A deal to save McWilliam's Wines has been welcomed by the region's wine industry.
The winery's creditors are set to vote on a deal valued at $50 million to save the historic business on July 24.
Riverina Winemakers Association president Andrew Calabria said seeing McWilliam's permanently close would have been sad.
"We've seen some big names come and go, the worst thing is to see a winery close its doors," Mr Calabria said.
He said Penfolds and Wynns had previously operated in Griffith, and to see the founders of the Riverina as a wine region close would have been a blow to the industry.
Mr Calabria said much of the MIA had been built off the back of efforts by families and McWilliam's was no exception.
He said McWilliam's didn't just help build the Riverina into a premier winemaking region, but had a huge impact on the Griffith community over the decades.
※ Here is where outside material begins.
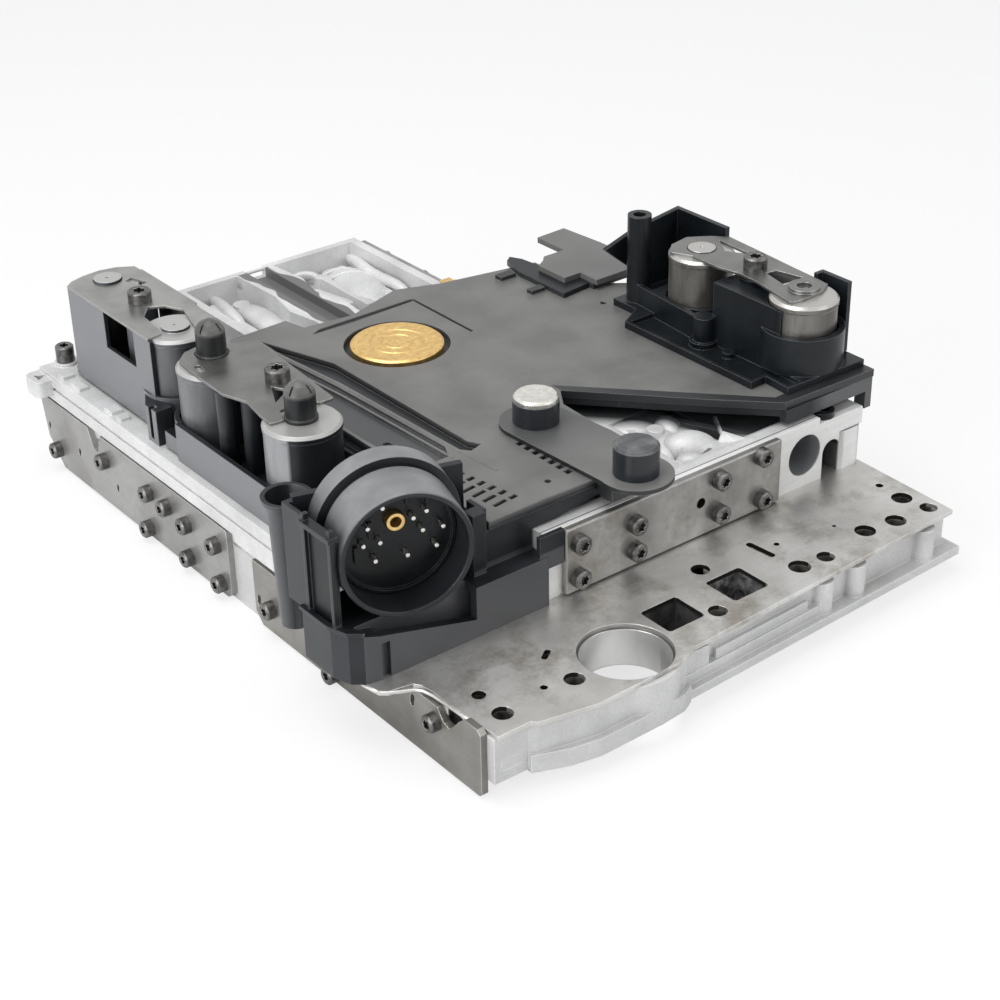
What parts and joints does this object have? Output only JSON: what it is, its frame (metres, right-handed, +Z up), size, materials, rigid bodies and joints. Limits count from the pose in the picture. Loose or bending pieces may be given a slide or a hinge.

"If you look around town, their name keeps appearing, and outside Griffith they were at the forefront of the marketing in the 1930s, 1940s and 1950s," he said.
Private equity firm Prcstnt Asset Management is set to become the new owner of McWilliam's if creditors approve and the firm indicated they plan to grow the business.
Riverina Winegrape Growers Association chairman Bruno Brombal said the deal was a good move.
"We didn't want to see the company close down," Mr Brombal said.
Mr Brombal said MIA growers produced good fruit which meant there was plenty of opportunity for winemakers to produce good wine for domestic and export markets.
He said the deal, if approved, could lead to good things for the industry.
Winemaker Bill Calabria said it was sad to see the McWilliam's name fall out of family ownership.
"They were the pioneers, they were the ones we looked up to," Mr Calabria said.
"They always took pride in what they've done for the community."
Mr Calabria said he hoped the new owners would continue to build upon the McWilliam's family legacy in Griffith.
"They couldn't have picked a better area. We've got four to five of the biggest wineries and plenty of grape growers," he said.
"Just because we compete, we're still closely associated and we work together for the Australian wine industry."